Il più grosso tuffo al cuore che ricorda è legato alla stampa dell’epistolario Pratolini Parrochi. “Quando Parrochi me lo propose, eravamo sul marciapiede qui di fronte in via Santa Maria, mi liquefeci”. Una specialità della casa è la qualità e la pregevolezza delle edizioni e il massimo è stato forse raggiunto con la pubblicazione del diario autografo dell’Alfieri, il cui originale è alla Laurenziana. Ne sono state tirate 1000 copie. Un’altra pregevole opera sono gli scritti giornalistici di Giovanni Spadolini ed è stata personalmente presentata da Pagliai al presidente Ciampi.
Perché i committenti scelgano questo editore fiorentino è dovuto al fatto che a differenza di altri, “tecnicamente conosce tutto di tipografia”. Su questi principi artigianali l’ex apprendista, che da Lecore veniva a lavorare in Oltrarno in bicicletta, ha costruito un piccolo ma importante regno, che da poche decine di opere è arrivato l’anno scorso a mettere in catalogo 220 titoli.
Un fenomeno nato anche dalla crisi di Firenze, che una volta era centro editoriale di livello nazionale e poi è decaduto con la chiusura o il trasferimento delle sue case editrici.
Pagliai, che non solo fa libri ma s’è messo anche a organizzare mostre, come quella su Fosco Maraini, La Pira o Arnolfo Di Cambio, ha occupato lo spazio rimasto vuoto.

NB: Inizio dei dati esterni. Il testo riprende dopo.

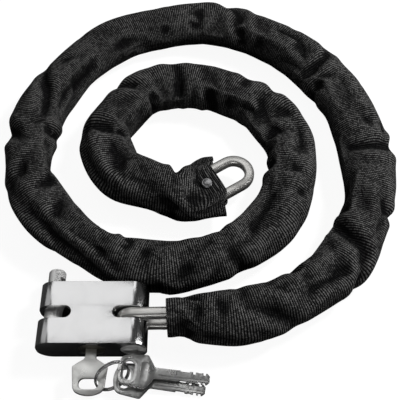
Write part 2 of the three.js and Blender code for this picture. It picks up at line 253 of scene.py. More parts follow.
FINISHES = (
    ("chromed_steel", (0.87, 0.87, 0.875), 0.17, {"grain": 0.05, "tarnish": 0.03}),
    ("staked_steel", (0.9, 0.9, 0.89), 0.36,
     {"grain": 0.2, "tarnish": 0.5, "scratch": 0.2 * MM, "metallic": 0.3}),
    ("brass", (0.44, 0.42, 0.36), 0.35, {"tarnish": 0.5}),
    ("zinc_steel", (0.66, 0.66, 0.66), 0.35, {}),
    ("spring_steel", (0.52, 0.53, 0.55), 0.3, {}),
    ("nickel_key", (0.82, 0.82, 0.80), 0.24, {"grain": 0.16, "tarnish": 0.22}),
    ("worn_key", (0.82, 0.82, 0.81), 0.2, {"grain": 0.22, "tarnish": 0.6, "scratch": 0.08 * MM}),
    ("ring_steel", (0.78, 0.78, 0.78), 0.18, {}),
    ("chain_steel", (0.88, 0.87, 0.84), 0.26,
     {"grain": 0.22, "tarnish": 0.55, "brushed": (0.3, 1, 1), "metallic": 0.85}),
    ("rivet_steel", (0.55, 0.55, 0.56), 0.28, {"tarnish": 0.5}),
)
MATERIALS = {finish[0]: steel(*finish, **extra).material for *finish, extra in FINISHES}
MATERIALS["sleeve_nylon"] = nylon()
MATERIALS["bolt_steel"] = bolt_steel()
SLOT_OF = {row["node"]: row["material_slot"] for row in frame["record"]["subparts"]}
BODY_OF = {node: body for body, nodes in frame["record"]["behaviour"]["bodies"].items() for node in nodes}


def shown(name, mesh, body, slot, replaces=(), material=None):
    """Makes a mesh a piece of the model, riding on a body, with its slot's material."""
    piece = in_scene(name, mesh)
    mesh.materials.clear()
    mesh.materials.append(MATERIALS[material or slot])
    if body:
        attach(piece, body)
    if replaces:
        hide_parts(*replaces)
    return piece


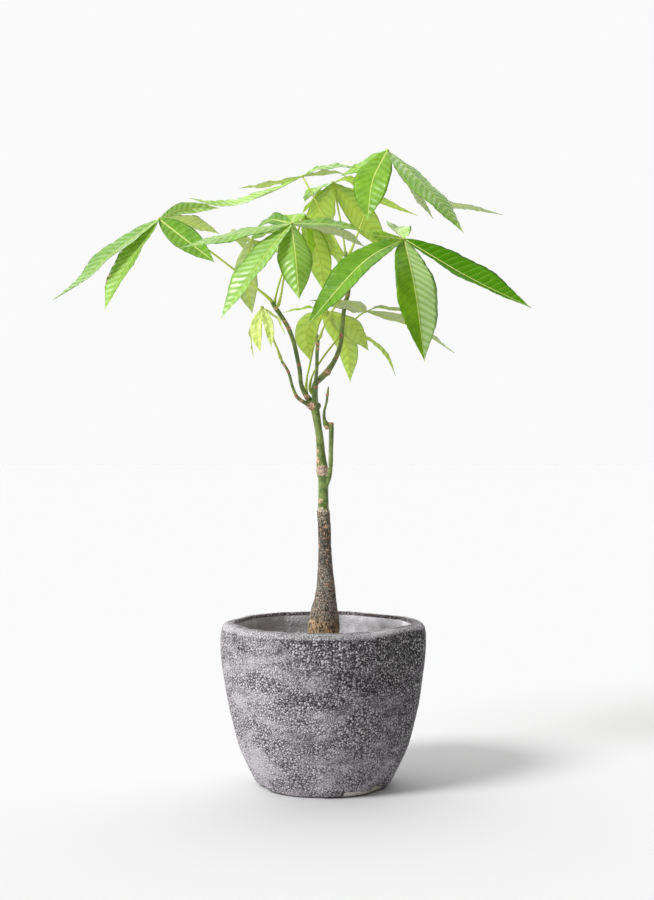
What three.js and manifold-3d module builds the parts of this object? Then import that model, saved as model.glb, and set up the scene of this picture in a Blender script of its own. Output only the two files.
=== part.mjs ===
// A potted money tree: a single flared trunk with three leafy branches, a cut-back stem and a low
// twig, standing in a hand-hewn round stone-look planter.
// Millimetres. The origin is the centre of the planter's underside, +X is to the right of the
// picture, +Y away from the viewer and +Z up.
import * as THREE from "three";
import { mergeVertices } from "three/addons/utils/BufferGeometryUtils.js";
import Module from "manifold-3d";

const wasm = await Module();
wasm.setup();

// Driving dimensions
const GAP = 0.3; // clearance between touching pieces
const POT_HEIGHT = 205;
const POT_LIP_RADIUS = 126.5;
const POT_FLOOR = 16;
const POT_SEGMENTS = 48;
const POT_SWELL = 0.45; // height of the shallow swells on its wall
const UNHEWN_RADIUS = 40; // the middle of the underside that the hewing leaves alone
const HEWN_RADIUS = 80; // from here outwards the hewing has its whole depth
const SOIL_CLEAR_HEIGHT = 163; // the inner wall above this isn't followed by the soil
const TRUNK_FOOT_RADIUS = 20;
const TRUNK_FOOT_HEIGHT = 120;
const BLADE_THICKNESS = 0.8;
const BLADE_ROOT_THICKNESS = 2.4;
const BLADE_ROWS = 8;
const BLADE_ROOT_HALF = 1.2; // half width where a blade leaves the hub
const BLADE_TIP_HALF = 0.5;
const BLADE_FOLD = 0.2; // rise of a blade's edge over its half width
const BLADE_WAVE = 1.3; // height of the waves along a blade's edge
const BLADE_WAVES = 2.5; // how many waves run along an edge
const BLADE_WAVE_SHIFT = 1.9; // from one leaflet to the next, in radians
const WAVED_HALF = 4; // a blade is straight where its half width is less
const HUB_RADIUS = 3.4; // the knob where the leaflets meet
const PETIOLE_SIDES = 6;
const PETIOLE_STEPS = 2; // rings from one point of its route to the next
const PETIOLE_ROOT = 2.3;
const PETIOLE_RADIUS = 1.35;
const FOOT_SIDES = 24;
const TRUNK_SIDES = 14;
const BRANCH_SIDES = 8;
const KNOB_SIDES = 10;
const KNOB_RINGS = 7;
const HUB_SIDES = 7;
const HUB_RINGS = 5;
const SAME_POINT = 0.001; // corners closer than this are one corner

// Outer outline of the planter, from the underside up to the crest of the soft lip
const POT_OUTLINE = [
  [0, 0],
  [76, 0],
  [82.5, 1.6],
  [87, 6.4],
  [91, 14],
  [97.6, 27],
  [106, 46],
  [112.2, 67.6],
  [118, 91.5],
  [121, 104.2],
  [125.6, 131],
  [128.6, 152],
  [130.3, 172],
  [130.3, 184],
  [129.4, 194],
  [127.6, 200],
  [124.6, 203.2],
  [120, 204.7],
  [115, POT_HEIGHT],
];

// Inner wall from the lip down to the inside corner, with its share of the hewing last
const POT_INSIDE = [
  [112, 203.6, 1],
  [111, 198, 1],
  [111.8, 184, 0.5],
  [112.2, 171, 0],
  [112.5, 150, 0],
  [104, 90, 0],
  [84, 34, 0],
  [70, POT_FLOOR, 0],
];

// Top of the soil, from the planter's wall to the middle
const SOIL_TOP = [
  [111.4, 166],
  [96, 168],
  [60, 169.5],
  [36, 169],
  [0, 169],
];

// Flats left by the hewing: direction in degrees from +X and depth at the lip and at the foot
const POT_FLATS = [
  { azimuth: -38, lip: 10, foot: 3 },
  { azimuth: 50, lip: 8, foot: 3 },
  { azimuth: 105, lip: 3, foot: 2 },
  { azimuth: 158, lip: 3.5, foot: 2 },
  { azimuth: -155, lip: 2.5, foot: 3 },
  { azimuth: -100, lip: 2, foot: 2 },
];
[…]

La sua affidabilità, il suo istinto, la sua velocità nello sposare le nuove tecnologie, la sua agilità , l’attivismo e, perché no?, anche la simpatia e il senso per gli affari, hanno fatto il resto. Stacca solo il fine settimana, per fare il contadino della domenica. Non ha mai smesso di essere un ragazzo di San Frediano.